EDIT: ooops, (thanks to Jean Duchon for noticing my error!): I dropped the absolute value in the question. Thus, this is not the Hilbert transform. In fact, in that vein, the symmetry and mildly homological extension argument proves that there is no distribution extending integration against $1/|x|$ (note the absolute values now), preserving the homogeneity and parity. (The positive-homogeneity is the same as $1/x$, but the parity is opposite. The existence of $\delta$, with the same positive-homogeneity and parity is equivalent to the non-extendability, in effect. The same arguments apply to Hadamard's finie-partie functionals, too.)

• I think you forgot the |.|, your construction gives $\int\int\varphi_1(x)\varphi_2(y)/(x-y)\ dx\ dy$ – Jean Duchon Jun 29 '17 at 19:34
• @JeanDuchon, oops! you're correct! So, the argument I sketched then proves the impossibility... Thanks for your observation! I will add a correction... – paul garrett Jun 29 '17 at 19:38

You can try $\mathcal B(\varphi_1,\varphi_2)=\int \int\varphi'_1(x)\ \varphi_2'(y) (|x-y|\ln|x-y|)\ dx\ dy$ , i.e. $K$ is the second derivative $\partial_x\partial_y$ of (the distribution defined by) the locally integrable function $H(x,y)=|x-y|\ln|x-y|$ .

This extension is clearly non unique (since any distribution applied to $\varphi_1\varphi_2$ vanishes if the two functions have disjoint supports) but a somewhat standard solution (different from the one above) would use Schwartz's pseudo-function Pf. $r^m$ defined e.g. in Théorie des distributions, formula (II,3;4), a well-defined distribution whose restriction to $\{0\}^c$ coincides with the locally summable function $|x|^m$. This leads (via the Fourier transform of Pf. $r^{-1}$, formula (VII,7;18)) to $$\mathcal B(\varphi_1,\varphi_2)=-2[\int \hat{\varphi_1}(\xi)\ \hat{\varphi_2}(-\xi)\ln|\xi|\ d\xi\ +\ (\mathcal C+\ln(2\pi))\int\varphi_1\int\varphi_2]$$where $\mathcal C$ is Euler's constant.

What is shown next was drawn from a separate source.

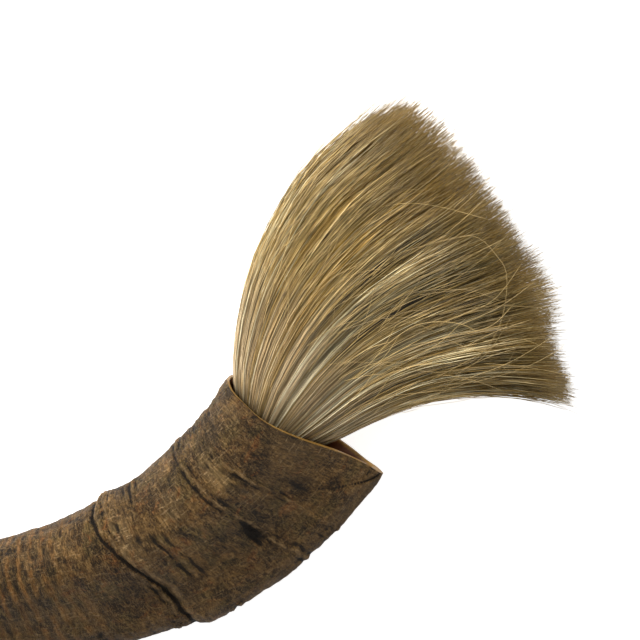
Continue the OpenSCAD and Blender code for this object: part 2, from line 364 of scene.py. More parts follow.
relief += check(S, T, (0.0, 2.92), (13.0, 2.12), 0.035, 0.75)
relief += check(S, T, (1.5, 2.62), (15.0, 2.02), 0.025, 0.35)
relief += check(S, T, (12.0, 4.0), (26.0, 3.8), 0.030, 0.50)
relief += check(S, T, (60.0, 5.0), (74.0, 4.9), 0.030, 0.45)
# Each pit is (length along the horn, turn, half length, half turn, depth)
pits = [
    (35.0, 1.93, 2.3, 0.17, 1.3), (36.4, 2.07, 0.7, 0.12, 0.8),
    (63.0, 1.25, 1.6, 0.10, 0.6), (15.0, 1.9, 1.8, 0.12, 0.4),
]
for place, turn, length, girth, depth in pits:
    relief -= depth * bell((S - place) / length) * bell((T - turn) / girth)
relief *= np.clip((HORN_LENGTH - S) / 20, 0, 1)  # the point is worn smooth
print(f"relief from {relief.min():.2f} to {relief.max():.2f} mm")


# %% The horn's rows of points, outside and inside
RIM_WALL, WALL_GROWTH, HOLLOW_DEPTH = 1.1, 0.022, 150.0
KEEL_WALLS = 2.5  # the keel is nearly solid, so the hollow keeps further from it
rim_wave = 0.45 * blurred((COLUMNS, COLUMNS), 60, 12, 9)[0]


def section(s, t, inset):
    """Points of the horn's section, drawn in by an inset of 0 outside and a whole wall inside."""
    half_width = plain_half_width(s)
    width = half_width + swell(s) / 2 - KEEL_WALLS * inset
    shift = (KEEL_WALLS - 1) * inset - swell(s) / 2
    height = half_width * roundness(s) - inset
    up = np.where(np.sin(t) < 0, -1, 1) * height * half_thickness((1 - np.cos(t)) / 2, s)
    return on_horn(s + rim_wave * np.exp(-s / 5), shift + width * np.cos(t), up)


def push_out(grid, amount):
    """Moves a grid of points along its own normals."""
    along = np.gradient(grid, axis=0)
    around = (np.roll(grid, -1, axis=1) - np.roll(grid, 1, axis=1)) / 2
    normal = np.cross(around, along)
    normal /= np.maximum(np.linalg.norm(normal, axis=2, keepdims=True), 1e-9)
    outward = np.sign(np.sum(normal * (grid - grid.mean(axis=1, keepdims=True)), axis=2).mean())
    return grid + outward * normal * amount[..., None]


outside = push_out(section(S, T, 0.0), relief * np.clip(S / 1.5, 0.15, 1))
outside[..., 2] = np.maximum(outside[..., 2], 0.02 * (1 + wrinkles))  # it lies on its underside
rim_rows = [(0.10, 0.10), (0.0, 0.32), (0.0, 0.55), (0.0, 0.80), (0.10, 1.00)]
inner_s = np.linspace(0.4, HOLLOW_DEPTH, 44)
inner_rows = rim_rows + [(s, RIM_WALL + WALL_GROWTH * s) for s in inner_s]
inside = np.stack([section(np.full(COLUMNS, s), turns, inset) for s, inset in inner_rows])
behind_rim = (np.arange(len(inner_rows)) > len(rim_rows))[:, None]
inner_relief = 0.12 * blurred(inside.shape[:2], 3, 20, 10) * behind_rim
inside = push_out(inside, -inner_relief)
print(f"horn grid: {outside.shape[0]} rows outside and {inside.shape[0]} inside, {COLUMNS} round")


# %% From rows of points to a mesh
def mesh_object(name, points, faces):
    """A mesh object from points in millimetres and faces of three or four corners."""
    mesh = bpy.data.meshes.new(name)
    corners = np.array([len(face) for group in faces for face in group], np.int32)
    mesh.vertices.add(len(points))
    mesh.vertices.foreach_set("co", (np.asarray(points) * MM).astype(np.float32).ravel())
    mesh.loops.add(int(corners.sum()))
    order = np.concatenate([group.ravel() for group in faces])
    mesh.loops.foreach_set("vertex_index", order.astype(np.int32))
    mesh.polygons.add(len(corners))
    mesh.polygons.foreach_set("loop_start", np.concatenate([[0], np.cumsum(corners)[:-1]]).astype(np.int32))
    mesh.update(calc_edges=True)
    mesh.validate()
    mesh.shade_smooth()
    piece = bpy.data.objects.new(name, mesh)
    bpy.context.scene.collection.objects.link(piece)
    return piece


def grid_faces(rows, columns):
    """The quads between rings of points that follow each other."""
    r, c = np.meshgrid(np.arange(rows - 1), np.arange(columns), indexing="ij")
    a, b = r * columns + c, r * columns + (c + 1) % columns
    return np.stack([a, a + columns, b + columns, b], -1).reshape(-1, 4)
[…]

Or equivalently (through the definition of Pf. $r^{-1}$)$$\mathcal B(\varphi_1,\varphi_2)=\lim_{\varepsilon\to0}[\int\int_{|x-y|>\varepsilon}\frac{\varphi_1(x)\varphi_2(y)}{|x-y|}\ dx\ dy\ -\ I(\varepsilon)]$$where $I(\varepsilon)\propto \ln\varepsilon$ , i.e. the finite part of the possibly diverging integral.